DATASET →
- - - - - - -
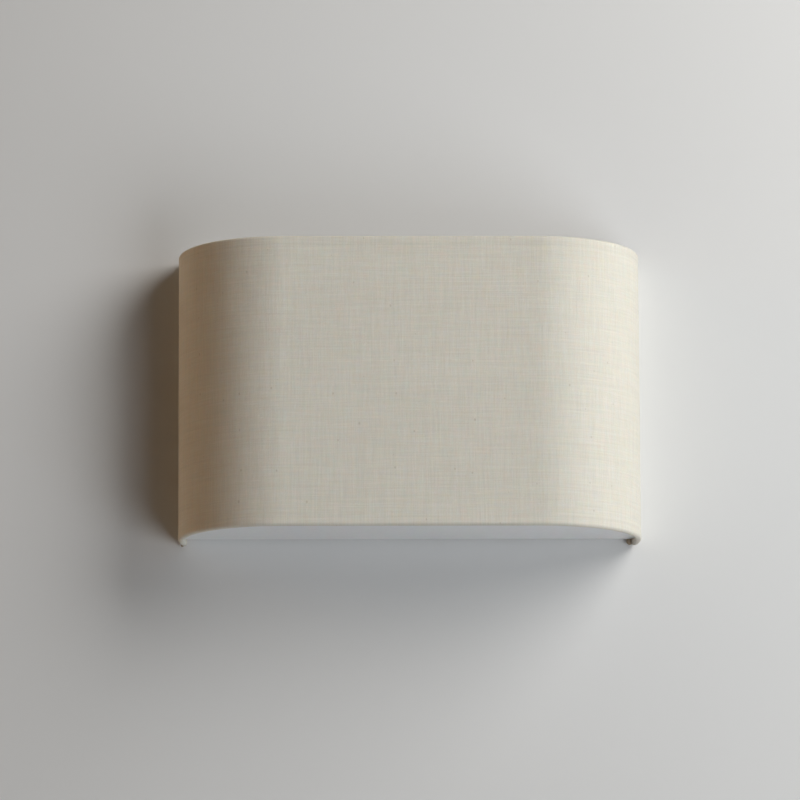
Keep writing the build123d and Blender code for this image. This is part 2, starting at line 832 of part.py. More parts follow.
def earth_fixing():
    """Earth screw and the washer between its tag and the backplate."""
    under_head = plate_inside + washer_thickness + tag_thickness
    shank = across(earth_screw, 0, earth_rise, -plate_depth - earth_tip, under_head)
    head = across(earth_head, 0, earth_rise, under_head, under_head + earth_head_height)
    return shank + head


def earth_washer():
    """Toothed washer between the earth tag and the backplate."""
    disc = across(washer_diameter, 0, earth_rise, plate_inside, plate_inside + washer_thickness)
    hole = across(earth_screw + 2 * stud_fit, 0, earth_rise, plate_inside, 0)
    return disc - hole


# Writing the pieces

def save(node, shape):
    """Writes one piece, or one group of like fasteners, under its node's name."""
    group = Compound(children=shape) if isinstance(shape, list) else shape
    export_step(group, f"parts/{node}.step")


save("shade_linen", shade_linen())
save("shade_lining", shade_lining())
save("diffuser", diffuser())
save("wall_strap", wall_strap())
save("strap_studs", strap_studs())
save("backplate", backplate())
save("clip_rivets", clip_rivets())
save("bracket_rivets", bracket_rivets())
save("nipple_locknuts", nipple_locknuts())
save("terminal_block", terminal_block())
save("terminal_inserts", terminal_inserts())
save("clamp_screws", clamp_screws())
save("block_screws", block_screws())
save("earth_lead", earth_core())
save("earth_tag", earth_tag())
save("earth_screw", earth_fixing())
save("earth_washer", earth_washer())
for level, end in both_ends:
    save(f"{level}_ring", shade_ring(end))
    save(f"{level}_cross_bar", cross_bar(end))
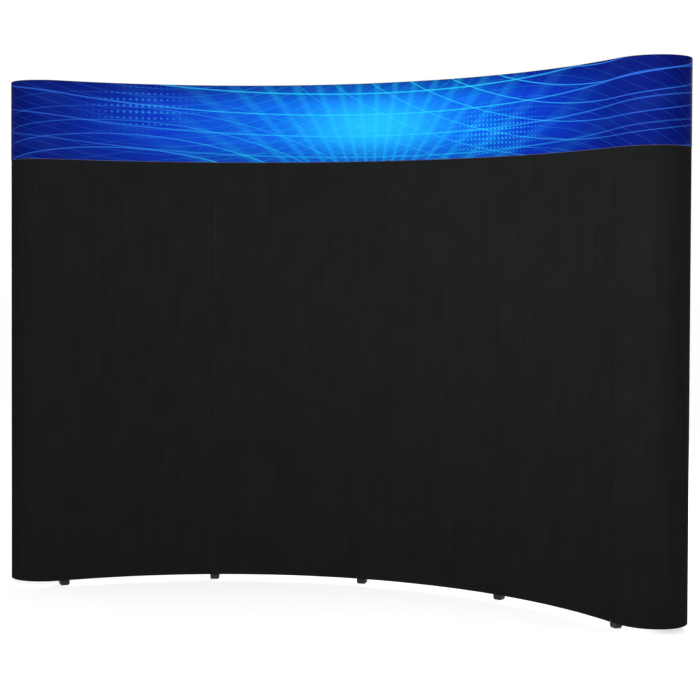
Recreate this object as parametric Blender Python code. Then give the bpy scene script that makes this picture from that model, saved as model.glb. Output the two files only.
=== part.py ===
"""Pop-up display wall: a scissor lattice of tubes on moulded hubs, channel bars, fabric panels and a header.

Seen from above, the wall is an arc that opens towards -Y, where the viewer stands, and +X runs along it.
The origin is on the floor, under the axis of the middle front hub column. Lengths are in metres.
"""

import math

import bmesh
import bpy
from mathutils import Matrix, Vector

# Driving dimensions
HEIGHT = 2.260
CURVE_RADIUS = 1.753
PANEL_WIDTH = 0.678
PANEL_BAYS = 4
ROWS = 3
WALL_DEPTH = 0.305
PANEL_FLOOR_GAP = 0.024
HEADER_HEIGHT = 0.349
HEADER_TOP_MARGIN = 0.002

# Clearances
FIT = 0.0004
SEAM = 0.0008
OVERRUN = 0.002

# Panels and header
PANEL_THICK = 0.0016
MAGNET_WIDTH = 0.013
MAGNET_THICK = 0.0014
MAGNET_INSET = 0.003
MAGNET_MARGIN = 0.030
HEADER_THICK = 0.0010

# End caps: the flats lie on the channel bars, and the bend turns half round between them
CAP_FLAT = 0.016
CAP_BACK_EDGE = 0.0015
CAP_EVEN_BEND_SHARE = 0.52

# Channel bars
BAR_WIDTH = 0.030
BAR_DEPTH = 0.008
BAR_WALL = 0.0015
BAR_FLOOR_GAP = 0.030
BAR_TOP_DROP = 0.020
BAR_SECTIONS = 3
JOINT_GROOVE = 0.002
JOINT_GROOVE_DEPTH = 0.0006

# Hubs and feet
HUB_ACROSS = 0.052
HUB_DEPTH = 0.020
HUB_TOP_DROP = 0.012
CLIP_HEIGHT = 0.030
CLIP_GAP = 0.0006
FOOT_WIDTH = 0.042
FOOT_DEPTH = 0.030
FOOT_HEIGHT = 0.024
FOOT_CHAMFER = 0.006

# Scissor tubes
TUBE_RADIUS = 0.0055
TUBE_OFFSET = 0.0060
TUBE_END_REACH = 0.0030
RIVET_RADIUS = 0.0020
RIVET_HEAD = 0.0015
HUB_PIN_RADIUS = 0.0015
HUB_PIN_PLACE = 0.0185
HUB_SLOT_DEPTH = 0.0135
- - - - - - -
WHAT IS ASKED →
Print exactly the lines from the beginning of the entries through the line with "return shank + head". Output nothing more.

RESPONSE TO THE EXERCISE →
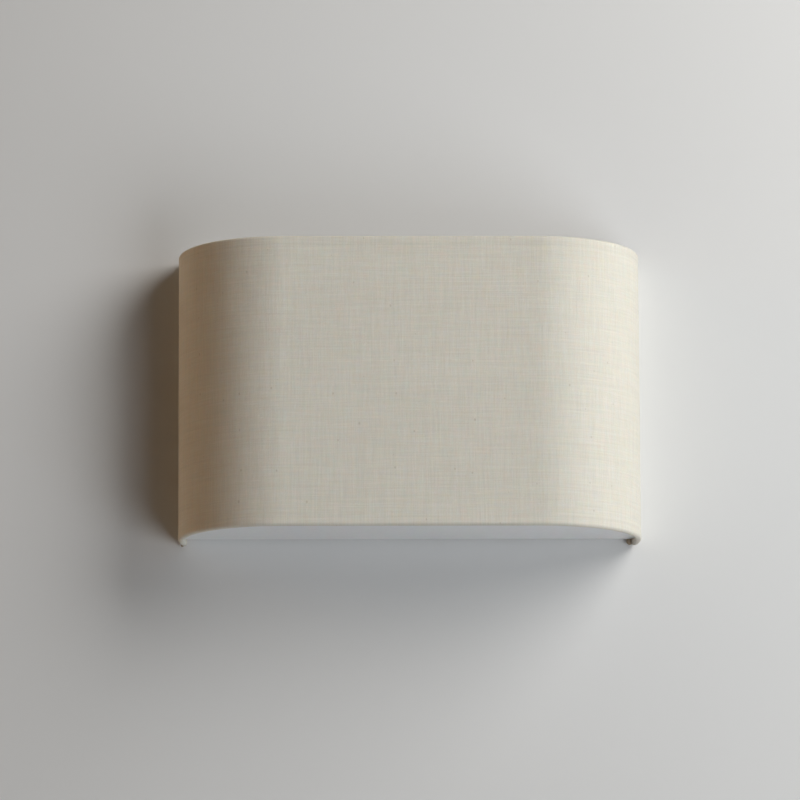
Keep writing the build123d and Blender code for this image. This is part 2, starting at line 832 of part.py. More parts follow.
def earth_fixing():
    """Earth screw and the washer between its tag and the backplate."""
    under_head = plate_inside + washer_thickness + tag_thickness
    shank = across(earth_screw, 0, earth_rise, -plate_depth - earth_tip, under_head)
    head = across(earth_head, 0, earth_rise, under_head, under_head + earth_head_height)
    return shank + head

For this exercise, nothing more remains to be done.